“After a recent review of a contract between Advanced Bioscience Resources, Inc. and the Food and Drug Administration to provide human fetal tissue to develop testing protocols, HHS was not sufficiently assured that the contract included the appropriate protections applicable to fetal tissue research or met all other procurement requirements. As a result, that contract has been terminated, and HHS is now conducting an audit of all acquisitions involving human fetal tissue to ensure conformity with procurement and human fetal tissue research laws and regulations. In addition, HHS has initiated a comprehensive review of all research involving fetal tissue to ensure consistency with statutes and regulations governing such research, and to ensure the adequacy of procedures and oversight of this research in light of the serious regulatory, moral, and ethical considerations involved. Finally, HHS is continuing to review whether adequate alternatives exist to the use of human fetal tissue in HHS funded research and will ensure that efforts to develop such alternatives are funded and accelerated.”
“We were shocked and dismayed at the news report that the Food and Drug Administration (FDA) has signed a contract to purchase ‘fresh’ aborted fetal organs from Advanced Bioscience Resources, for the purpose of creating humanized mice with human immune systems. We expect far better of our federal agencies – especially under the leadership of a courageous pro-life president – entrusted with the health of American citizens. It is completely unacceptable to discover that the FDA is using federal tax dollars and fomenting demand for human body parts taken from babies who are aborted. …The federal government must find ethical alternatives as soon as possible, and should end all association with those who participate in any trafficking or procurement of aborted baby organs.
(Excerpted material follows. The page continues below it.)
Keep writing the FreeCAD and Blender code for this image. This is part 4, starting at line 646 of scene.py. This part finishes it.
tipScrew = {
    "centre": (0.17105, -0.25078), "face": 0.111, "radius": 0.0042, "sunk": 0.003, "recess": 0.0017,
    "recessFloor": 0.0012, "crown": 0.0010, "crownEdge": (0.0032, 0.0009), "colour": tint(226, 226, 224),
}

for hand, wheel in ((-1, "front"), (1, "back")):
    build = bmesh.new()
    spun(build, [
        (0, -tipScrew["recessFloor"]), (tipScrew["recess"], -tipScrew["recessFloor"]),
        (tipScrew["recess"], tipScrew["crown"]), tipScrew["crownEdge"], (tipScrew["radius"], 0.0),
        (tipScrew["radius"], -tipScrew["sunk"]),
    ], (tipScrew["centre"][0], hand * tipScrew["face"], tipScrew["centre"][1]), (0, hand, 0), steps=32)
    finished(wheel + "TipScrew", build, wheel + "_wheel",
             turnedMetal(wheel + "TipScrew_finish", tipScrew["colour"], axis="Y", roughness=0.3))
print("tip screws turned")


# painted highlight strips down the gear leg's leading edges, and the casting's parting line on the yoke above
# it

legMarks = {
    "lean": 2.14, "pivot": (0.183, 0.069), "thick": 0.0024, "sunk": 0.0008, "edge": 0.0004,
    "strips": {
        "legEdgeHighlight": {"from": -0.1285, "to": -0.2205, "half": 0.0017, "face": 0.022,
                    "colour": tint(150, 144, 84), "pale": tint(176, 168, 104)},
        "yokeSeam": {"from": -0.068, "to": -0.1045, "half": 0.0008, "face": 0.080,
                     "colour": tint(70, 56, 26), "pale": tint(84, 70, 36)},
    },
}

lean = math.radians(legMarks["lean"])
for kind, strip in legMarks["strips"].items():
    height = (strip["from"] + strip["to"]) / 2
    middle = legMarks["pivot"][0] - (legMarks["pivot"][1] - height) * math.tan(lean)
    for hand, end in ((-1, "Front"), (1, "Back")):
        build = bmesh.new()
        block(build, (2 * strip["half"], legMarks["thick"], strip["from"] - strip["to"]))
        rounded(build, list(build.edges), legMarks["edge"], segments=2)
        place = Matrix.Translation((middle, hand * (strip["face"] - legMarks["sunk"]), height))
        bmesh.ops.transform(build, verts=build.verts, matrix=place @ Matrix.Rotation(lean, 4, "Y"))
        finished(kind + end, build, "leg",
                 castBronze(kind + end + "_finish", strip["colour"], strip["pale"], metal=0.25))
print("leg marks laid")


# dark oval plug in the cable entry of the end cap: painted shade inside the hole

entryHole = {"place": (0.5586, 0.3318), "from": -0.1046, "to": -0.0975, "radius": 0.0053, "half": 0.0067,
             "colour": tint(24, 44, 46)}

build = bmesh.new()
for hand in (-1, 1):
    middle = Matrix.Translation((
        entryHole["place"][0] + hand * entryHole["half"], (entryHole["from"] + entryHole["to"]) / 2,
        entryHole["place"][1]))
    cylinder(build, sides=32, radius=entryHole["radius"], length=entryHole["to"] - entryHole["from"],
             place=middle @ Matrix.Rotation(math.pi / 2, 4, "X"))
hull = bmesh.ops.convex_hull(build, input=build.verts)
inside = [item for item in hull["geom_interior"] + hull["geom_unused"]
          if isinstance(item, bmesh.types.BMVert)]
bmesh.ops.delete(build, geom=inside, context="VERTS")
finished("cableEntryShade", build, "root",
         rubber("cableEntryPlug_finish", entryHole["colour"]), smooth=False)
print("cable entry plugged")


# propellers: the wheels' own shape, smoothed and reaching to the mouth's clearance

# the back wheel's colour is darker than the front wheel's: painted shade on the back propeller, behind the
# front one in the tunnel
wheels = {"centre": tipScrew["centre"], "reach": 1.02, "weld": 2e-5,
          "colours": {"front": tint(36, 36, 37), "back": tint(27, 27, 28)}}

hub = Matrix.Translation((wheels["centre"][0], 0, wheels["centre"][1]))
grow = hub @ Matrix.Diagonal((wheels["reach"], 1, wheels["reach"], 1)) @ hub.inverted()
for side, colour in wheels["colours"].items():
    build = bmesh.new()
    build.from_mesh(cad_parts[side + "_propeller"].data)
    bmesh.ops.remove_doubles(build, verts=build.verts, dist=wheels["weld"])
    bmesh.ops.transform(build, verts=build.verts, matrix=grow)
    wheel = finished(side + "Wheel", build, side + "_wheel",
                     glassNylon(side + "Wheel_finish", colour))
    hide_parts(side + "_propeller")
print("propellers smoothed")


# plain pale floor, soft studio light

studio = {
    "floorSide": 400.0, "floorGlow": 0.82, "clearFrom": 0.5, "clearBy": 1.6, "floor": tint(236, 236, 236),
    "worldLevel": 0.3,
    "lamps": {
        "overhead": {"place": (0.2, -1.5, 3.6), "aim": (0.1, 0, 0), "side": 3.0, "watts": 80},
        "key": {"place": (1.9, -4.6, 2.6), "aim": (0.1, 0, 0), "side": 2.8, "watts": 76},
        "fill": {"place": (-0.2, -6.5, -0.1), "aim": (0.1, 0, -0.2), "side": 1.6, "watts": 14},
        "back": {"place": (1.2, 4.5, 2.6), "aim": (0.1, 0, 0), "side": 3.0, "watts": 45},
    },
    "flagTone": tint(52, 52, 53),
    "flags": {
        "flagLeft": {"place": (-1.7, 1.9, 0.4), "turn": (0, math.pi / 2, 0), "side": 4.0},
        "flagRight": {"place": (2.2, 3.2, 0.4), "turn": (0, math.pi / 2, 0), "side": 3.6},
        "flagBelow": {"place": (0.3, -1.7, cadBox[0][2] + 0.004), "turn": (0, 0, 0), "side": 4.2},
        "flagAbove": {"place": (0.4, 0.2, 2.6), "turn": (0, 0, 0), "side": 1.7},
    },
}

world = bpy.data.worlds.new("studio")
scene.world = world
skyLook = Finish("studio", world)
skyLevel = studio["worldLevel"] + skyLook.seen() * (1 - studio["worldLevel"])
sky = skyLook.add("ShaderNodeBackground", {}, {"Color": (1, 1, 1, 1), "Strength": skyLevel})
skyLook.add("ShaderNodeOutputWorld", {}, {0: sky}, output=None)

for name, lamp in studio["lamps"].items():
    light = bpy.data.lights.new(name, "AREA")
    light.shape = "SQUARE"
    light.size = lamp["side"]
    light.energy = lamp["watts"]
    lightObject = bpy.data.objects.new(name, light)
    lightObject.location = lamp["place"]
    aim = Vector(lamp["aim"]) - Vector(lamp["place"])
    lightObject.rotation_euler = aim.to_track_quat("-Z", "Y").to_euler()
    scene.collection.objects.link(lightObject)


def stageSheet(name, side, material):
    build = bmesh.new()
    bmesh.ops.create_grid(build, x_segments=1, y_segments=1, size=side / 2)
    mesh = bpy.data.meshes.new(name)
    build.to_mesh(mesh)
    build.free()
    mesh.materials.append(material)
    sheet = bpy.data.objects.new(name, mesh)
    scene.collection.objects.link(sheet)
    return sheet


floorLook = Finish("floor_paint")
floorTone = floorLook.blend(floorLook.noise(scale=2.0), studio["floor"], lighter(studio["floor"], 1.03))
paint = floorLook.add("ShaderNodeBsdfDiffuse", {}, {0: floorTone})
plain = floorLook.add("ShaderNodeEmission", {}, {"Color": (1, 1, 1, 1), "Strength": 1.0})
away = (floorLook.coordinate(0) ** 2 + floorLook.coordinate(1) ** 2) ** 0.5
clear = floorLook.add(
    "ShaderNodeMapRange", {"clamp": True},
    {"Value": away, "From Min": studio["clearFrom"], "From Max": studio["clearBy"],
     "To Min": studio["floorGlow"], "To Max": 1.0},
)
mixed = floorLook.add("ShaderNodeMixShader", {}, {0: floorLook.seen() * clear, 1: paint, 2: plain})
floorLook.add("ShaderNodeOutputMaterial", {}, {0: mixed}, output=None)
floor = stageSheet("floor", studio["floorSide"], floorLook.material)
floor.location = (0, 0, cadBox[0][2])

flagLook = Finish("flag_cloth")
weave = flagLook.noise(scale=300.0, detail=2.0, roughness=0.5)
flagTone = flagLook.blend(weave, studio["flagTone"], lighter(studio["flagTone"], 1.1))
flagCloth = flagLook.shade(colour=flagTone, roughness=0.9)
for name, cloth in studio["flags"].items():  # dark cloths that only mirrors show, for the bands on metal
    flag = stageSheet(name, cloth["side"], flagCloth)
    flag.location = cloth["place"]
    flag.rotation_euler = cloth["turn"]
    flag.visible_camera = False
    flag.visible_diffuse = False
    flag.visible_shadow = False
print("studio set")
No taxpayer dollars should continue to go to this gruesome practice.”
“The objective is to acquire Tissue for Humanized Mice,” said a June 13 FDA “presolicitation notice” for the contract.
The contractor, the notice said, would “provide the human fetal tissue needed to continue the ongoing research being led by FDA.
“Fresh human tissues are required,” said the notice, “for implantation into severely immune-compromised mice to create chimeric animals that have a human immune system.”
According to GSA’s federal contract database, Advanced Bioscience Resources (ABR), a non-profit organization based in the San Francisco Bay Area, was awarded this $15,900 contract, which will run through July 25, 2019.
“Fetal tissue used in research is obtained from elective abortions,” says the Congressional Research Service.
Because it would not be able to create its “humanized mice” without fresh tissue taken from aborted babies, the FDA also has an interest in the continuation of legalized abortions at a stage in fetal development when the tissue needed to create these mice can be retrieved from the aborted baby.
While the FDA confirmed to CNSNews.com that its June 13 presolicitation notice for a contract to “acquire Tissue for Humanized Mice” and the July 25 contract it signed with ABR (as reported on the GSA contract database) refer to the same deal, the FDA declined to answer 17 other questions CNSNews.com asked it about that contract and the aborted baby parts it requires the contractor to provide. (See the full set of questions CNSNews.com sent to the FDA by clicking here.)
Instead the FDA provided CNSNews.com with a three-paragraph statement. (See the FDA’s full statement by clicking here.)
In its statement to CNSNews.com, the FDA stressed that it was committed to making certain its research followed “all legal requirements” and met “the highest ethical standards.”
Research has previously taken place at the University of Rochester where mice were injected with glial cells from human fetuses. Glial cells are cells that support neurons in the nervous systems. The mice incorporated these glial cells into their brain and “outperformed normal mice almost fourfold in a variety of cognition tests.”
The researchers stressed that the mice still had mouse brains, saying “This does not provide the animals with additional capabilities that could in any way be ascribed or perceived as specifically human. Rather, the human cells are simply improving the efficiency of the mouse’s own neural networks. It’s still a mouse.”
But the mixing of human brain cells with those of other species, especially those of other primates, raise serious ethical considerations. The paper in Journal of Neuroscience clearly states that the glial cells came from second trimester abortions.
There is plenty of research that is being performed with aborted fetuses. In this case, scientists hope that this model model will help illuminate the contribution of glial cells to human neurological disorders. It is a noble goal, but the source of the glial cells morally taints all their research. They could have used cells from ethical sources like a natural miscarriage, but they did not.